The psalm is often paired with Ephesians 6:10-20 in which Paul reminds us of our part in the battle. “For our struggle is not against flesh and blood, but against the rulers, against the authorities, against the powers of this dark world and against the spiritual forces of evil in the heavenly realms” (12). The sword that we carry does not cut flesh, for it is the Word of God (Hebrews 4:12). It penetrates to the spiritual heart bringing either judgement or life.

The two phrases of our text describe each other. Thus, “May the praise of God be in their mouths like a double-edged sword in their hands.” Praising God is like wielding a sword. Our faithfulness to God and the proclamation of his sovereignty furthers His reign in this world.

This psalm invites us to look beyond the troubles that fill our news feeds. Not ignoring the pressing issues of the day but remembering that we are involved in a spiritual struggle. It calls us to live and pray with confidence, remembering that we are on the winning side. There is no fear that we will lose. We pray in the assurance that through His resurrection Christ has won the war.

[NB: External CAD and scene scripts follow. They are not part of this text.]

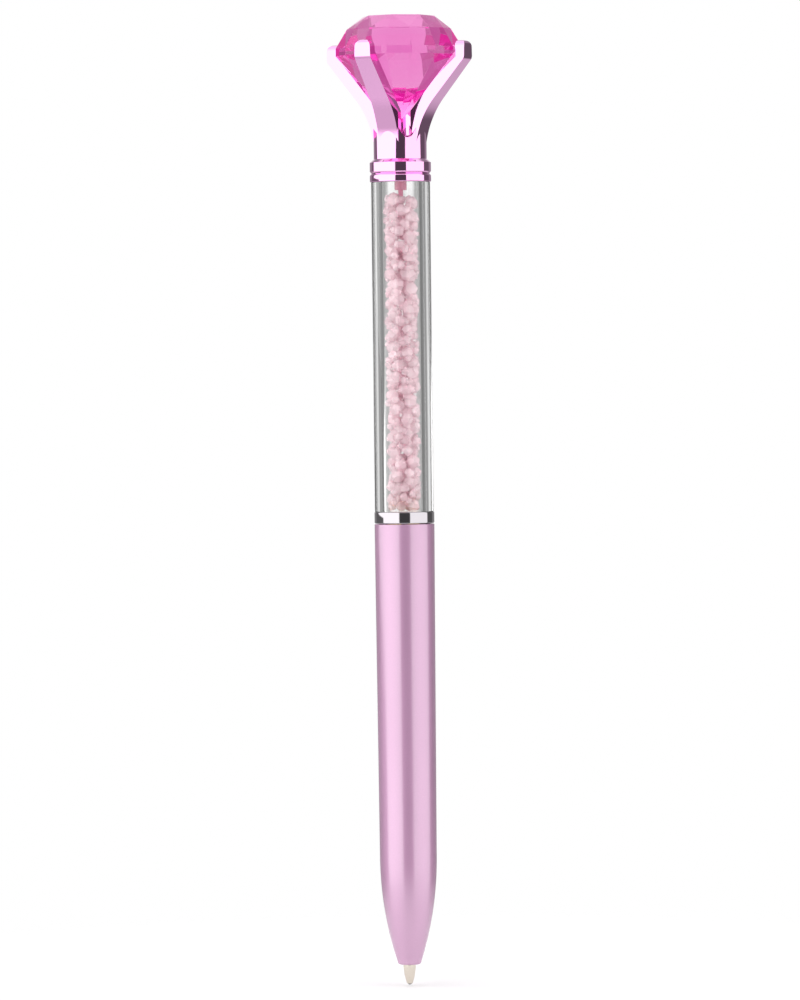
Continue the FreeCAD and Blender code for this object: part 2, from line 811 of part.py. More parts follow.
def crystal_shape(sides, table, half_height):
    """A cut chip that fits in a sphere of radius 1: a wide middle and two smaller flat ends."""
    def ring(radius, height):
        angles = [2 * math.pi * index / sides for index in range(sides + 1)]
        return [Vector(radius * math.cos(a), radius * math.sin(a), height) for a in angles]

    low, middle, high = ring(table, -half_height), ring(1, 0), ring(table, half_height)
    faces = [facet(low[:sides]), facet(high[:sides])]
    for under, over in ((low, middle), (middle, high)):
        faces += [facet((under[i], under[i + 1], over[i + 1], over[i])) for i in range(sides)]
    return closed_solid(faces)


def settled_spheres(dice, radius, floor, ceiling):
    """Drops spheres into the bore until they reach the ceiling. Each lands on those below it, at
    the lowest of many random places. Gives (centre, size) pairs that never overlap."""
    largest, smallest = value("crystal_largest"), value("crystal_smallest")
    spheres = []
    tries_each = 150
    misses = 0
    while misses < 12:
        size = dice.uniform(smallest, largest)
        best = None
        for _ in range(tries_each):
            reach = (radius - size) * math.sqrt(dice.random())
            angle = dice.uniform(0, 2 * math.pi)
            x, y = reach * math.cos(angle), reach * math.sin(angle)
            z = floor + size
            for centre, other in spheres[-24:]:
                apart = (size + other) ** 2 - (centre.x - x) ** 2 - (centre.y - y) ** 2
                if apart > 0:
                    z = max(z, centre.z + math.sqrt(apart))
            if best is None or z < best.z:
                best = Vector(x, y, z)
        if best.z + size > ceiling:
            misses += 1
            continue
        spheres.append((best, size))
    return spheres


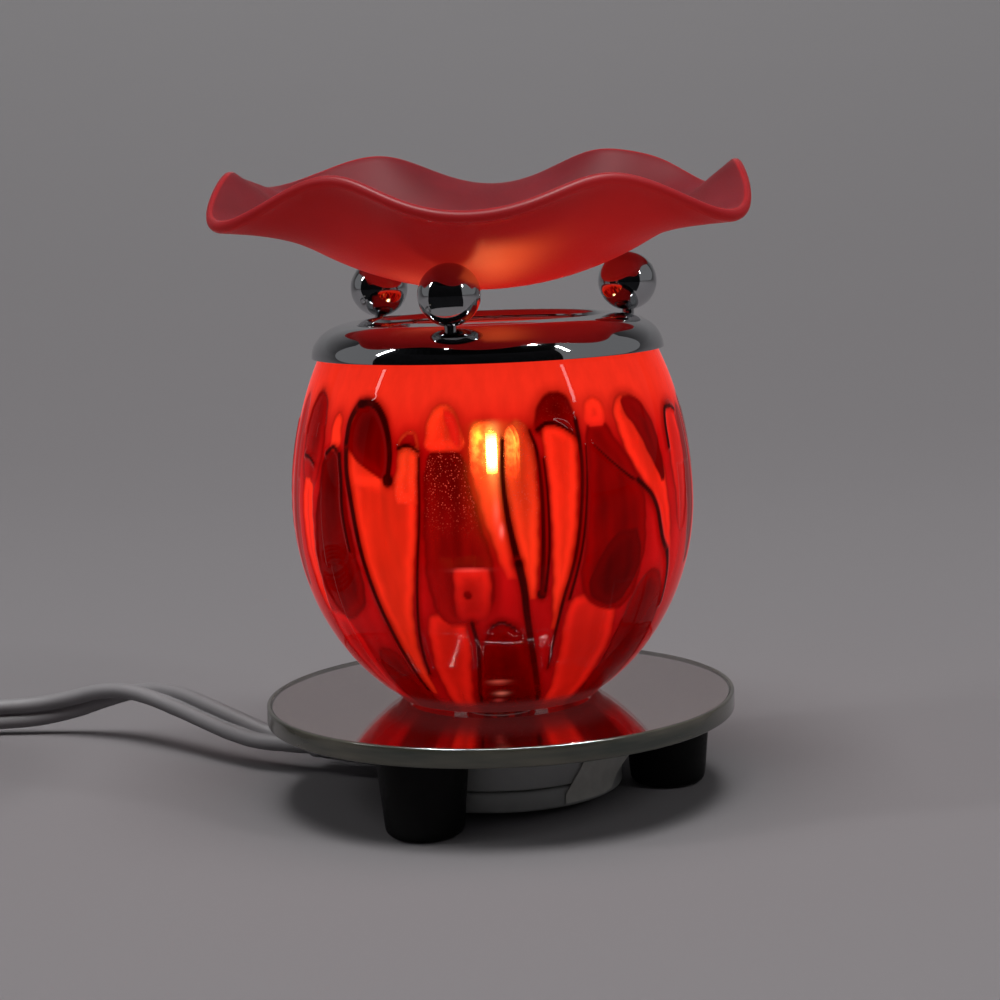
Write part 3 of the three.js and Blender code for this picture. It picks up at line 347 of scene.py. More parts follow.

And therefore, we use divine strategies, not human ones. In a hymn, we sing that the battle for God’s kingdom and justice is fought “not with swords’ loud clashing or roll of stirring drums. With deeds of love and mercy the heavenly kingdom comes.”

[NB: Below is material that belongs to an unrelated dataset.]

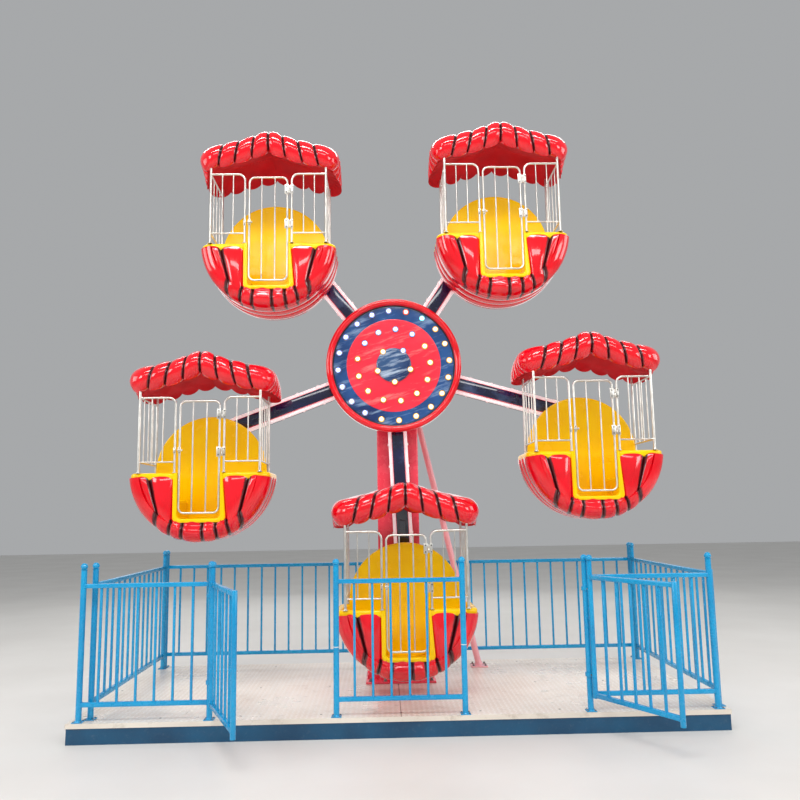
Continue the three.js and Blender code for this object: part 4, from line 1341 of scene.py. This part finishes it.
def buildLamps():
    shades = ("warm", "cool", "cyan", "scarlet", "orange")
    piece = bmesh.new()
    radius, bezel, core = lamps["radius"], lamps["bezel"], lamps["core"]
    dome = [(0, 0.0105), (core * 0.4, 0.0100), (core * 0.75, 0.0085), (core, 0.0060)]
    glass = [(core, 0.0060), (mix(core, radius, 0.5), 0.0045), (radius, 0.0010)]
    collar = [(radius - 0.001, 0), (radius + bezel, 0), (radius + bezel, 0.004),
              (radius + bezel * 0.5, 0.006), (radius - 0.001, 0.004), (radius - 0.001, 0)]
    for row in ("outer", "middle", "inner"):
        count, reach, first, step, height = lamps[row]
        for k in range(count):
            angle = first + k * step
            at = (reach * cos(radians(angle)), reach * sin(radians(angle)), height)
            place = facingFront @ Matrix.Translation(at)
            addLathe(piece, dome, 16, 1, place)
            addLathe(piece, glass, 16, 2 + shades.index(lampColour(row, k, angle)), place)
            addLathe(piece, collar, 16, 0, place)
    bmesh.ops.remove_doubles(piece, verts=piece.verts, dist=1e-5)
    finishPiece("disc_lamps", piece, ("gold", "core", *shades), "wheel", "ring_shell")


arm = {
    "start": 0.158,
    "end": 1.835,
    "halfCover": 0.0525,
    "halfBeam": 0.0875,
    "front": -0.003,
    "body": 0.015,
    "back": 0.085,
    "edge": 0.0035,
    "clips": 5,
    "clipFrom": 0.72,
    "clipStep": 0.2,
    "clipHalf": 0.011,
    "screwZ": 0.036,
}


def armPlace(number):
    return hubPlace @ Matrix.Rotation(radians(90 - wheel["turn"] - 72 * (number - 1)), 4, "Y")


def addStrip(piece, side, place):
    # milky cover with its own lengthwise UV map
    a = arm
    low, high = sorted((side * (a["halfCover"] + 0.004), side * (a["halfBeam"] - 0.001)))
    strip = bmesh.new()
    size = Matrix.Diagonal((a["end"] - a["start"] - 0.08, 0.046, high - low, 1))
    middle = Vector(((a["start"] + a["end"]) / 2 + 0.03, a["body"] + 0.020, (low + high) / 2))
    bmesh.ops.create_cube(strip, size=1.0, matrix=Matrix.Translation(middle) @ size)
    bmesh.ops.bevel(strip, geom=strip.edges[:], offset=0.006, segments=2, affect="EDGES",
                    profile=0.5, material=-1)
    layer = strip.loops.layers.uv.new("along")
    for face in strip.faces:
        for loop in face.loops:
            loop[layer].uv = (loop.vert.co.x * 4, (loop.vert.co.z - low) / (high - low))
    addPart(piece, strip, 1, place)


def buildArm(number):
    a = arm
    place = armPlace(number)
    piece = bmesh.new()
    piece.loops.layers.uv.new("along")
    start, end, half, beam = a["start"] + seam, a["end"], a["halfCover"], a["halfBeam"]
    front, body, back = a["front"], a["body"], a["back"]
    addBox(piece, (start, front + 0.002, -half), (end, back, half), 0, a["edge"], 2, place)
    for side in (-1, 1):
        addStrip(piece, side, place)
        low, high = sorted((side * half, side * (half + 0.003)))
        addBox(piece, (start, front + 0.004, low), (end, body + 0.004, high), 2, 0.001, 1, place)
        low, high = sorted((side * half, side * (beam - 0.002)))
        addBox(piece, (start, back - 0.022, low), (end - 0.03, back, high), 5, 0.001, 1, place)
        low, high = sorted((side * beam, side * beam + side * 0.007))
        for k in range(a["clips"]):
            x = a["clipFrom"] + k * a["clipStep"]
            addBox(piece, (x - a["clipHalf"], body + 0.002, low),
                   (x + a["clipHalf"], body + 0.040, high), 3, 0.002, 2, place)
    for x in (start + 0.05, start + 0.09, end - 0.16, end - 0.02):
        for z in (-a["screwZ"], a["screwZ"]):
            head = place @ Vector((x, front + 0.002, z))
            addScrew(piece, head, place.to_3x3() @ Vector((0, -1, 0)), 0.006, 4)
    paints = ("navy", "strip", "column", "clip", "zinc", "black")
    finishPiece(f"arm_{number}_box", piece, paints, "wheel", "arm_paint", f"arm_{number}")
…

In Our World Belongs to God, we read, “Our hope for a new creation is not tied to what humans can do, for we believe that one day every challenge to God's rule will be crushed. His kingdom will fully come, and the Lord will rule…We live confidently, anticipating his coming, offering him our daily lives-our acts of kindness, our loyalty, and our love-knowing that he will weave even our sins and sorrows into his sovereign purpose. Come, Lord Jesus, come (55, 57).

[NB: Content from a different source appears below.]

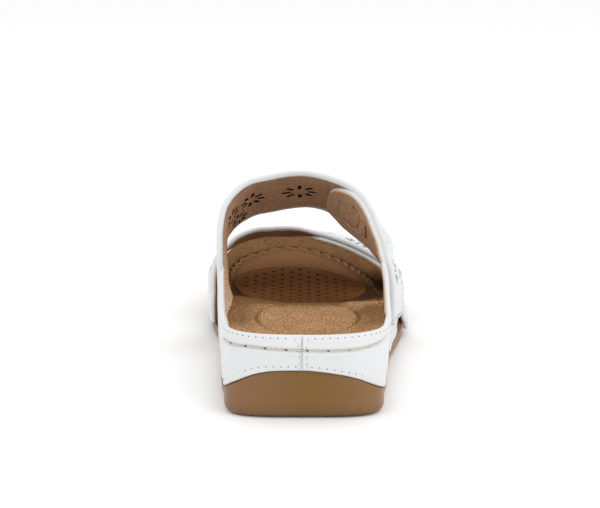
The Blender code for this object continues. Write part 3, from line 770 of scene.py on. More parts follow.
def finishes(tint):
    """The sandal's materials: maker, then its values, mostly from the colours in the panel."""
    return {
        "white_leather": (leather_material, tint.leather),
        "strap_lining": (nap_material, tint.lining, tint.lining_dark, 1250.0, 0.95, 0.0003),
        # The pale lining is the strap lining made brighter: painted light on the linings of the instep tab and the
        # wings.
        "pale_lining": (nap_material, dim(tint.lining, 1.22), tint.lining, 1250.0, 0.95, 0.0003),
        # Bed suede's tone colours: the side suede, partly painted shade, the smooth panel, and the panel dimmed to
        # painted shade.
        "bed_suede": (nap_material, tint.heel_suede, tint.heel_suede_dark, 1350.0, 1.0, 0.0004, (1.0, 0.4, 1.0),
                      (tint.side_suede, tint.panel, dim(tint.panel, 0.3))),
        "ball_pad": (nap_material, tint.pad, dim(tint.pad, 0.6), 1250.0, 0.5, 0.0002, (1.0, 0.45, 1.0)),
        # The rim suede's tone colour is the rim dimmed to painted shade along its seam and on its lateral side.
        "rim_suede": (nap_material, tint.rim, tint.rim_dark, 1100.0, 1.0, 0.0004, (1, 1, 1),
                      (dim(tint.rim, 0.22),), 1.0),
        "gum_rubber": (rubber_material, tint.rubber, tint.rubber_middle_shade),
        "white_thread": (thread_material, (0.7, 0.7, 0.69)),
        "cream_thread": (thread_material, tint.thread),
        "tan_thread": (thread_material, (0.31, 0.175, 0.09)),
        "dark_thread": (thread_material, (0.2, 0.11, 0.055)),
        # dark_edge colours the walls of cut holes and the discs of needle and pin holes: painted shade inside the
        # holes.
        "dark_edge": (plain_material, (0.022, 0.01, 0.005)),
        # needle_hole is the grey of painted shade in the fine needle holes.
        "needle_hole": (plain_material, (0.16, 0.15, 0.14)),
    }


def finish(name):
    """One of the sandal's materials."""
    def make():
        maker, *values = finishes(bpy.context.scene.sandal_colours)[name]
        return maker(name, *values)
    return kept("finish " + name, make)


def geometry_group(name, **inputs):
    """Empty geometry group with one geometry in and out."""
    given = {"Geometry": ("Geometry", None), **{key.replace("_", " "): value for key, value in inputs.items()}}
    return new_group(name, "GeometryNodeTree", given, {"Geometry": "Geometry"})


def direction(tree, name):
    """A direction that the points carry."""
    return add(tree, "GeometryNodeInputNamedAttribute", {"Name": name}, data_type="FLOAT_VECTOR").outputs["Attribute"]


def moved_out(tree, geometry, distance):
    offset = add(tree, "ShaderNodeVectorMath", {0: direction(tree, "out"), "Scale": distance}, operation="SCALE")
    return add(tree, "GeometryNodeSetPosition", {"Geometry": geometry, "Offset": offset.outputs[0]}).outputs[0]


def smoothed(tree, geometry):
    return add(tree, "GeometryNodeSetShadeSmooth", {"Geometry": geometry}).outputs[0]


def real_with(tree, geometry, material):
    real = add(tree, "GeometryNodeRealizeInstances", {"Geometry": geometry}).outputs[0]
    return add(tree, "GeometryNodeSetMaterial", {"Geometry": real, "Material": material}).outputs[0]


def scattered(tree, points, shape, along, size, material):
    """A shape of a size at every point, with Z out of the surface and X along a direction."""
    upright = add(tree, "FunctionNodeAlignRotationToVector", {"Vector": direction(tree, "out")}, axis="Z")
    turned = add(tree, "FunctionNodeAlignRotationToVector", {"Rotation": upright.outputs["Rotation"], "Vector": along},
                 axis="X", pivot_axis="Z")
    scale = add(tree, "ShaderNodeCombineXYZ", dict(zip("XYZ", size))).outputs[0]
    placed = add(tree, "GeometryNodeInstanceOnPoints", {
        "Points": points, "Instance": shape, "Rotation": turned.outputs["Rotation"], "Scale": scale}).outputs[0]
    return real_with(tree, placed, material)


def resampled(tree, curve, length):
    return add(tree, "GeometryNodeResampleCurve", {"Curve": curve, "Length": length}, mode="LENGTH").outputs[0]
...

That’s the confidence inspired by Psalm 149.

As you journey on, go with the blessing of God:

“May God himself, the God who makes everything holy and whole, make you holy and whole, put you together—spirit, soul, and body—and keep you fit for the coming of our Master, Jesus Christ. The One who called you is completely dependable. If he said it, he’ll do it” (1 Thessalonians 5:23).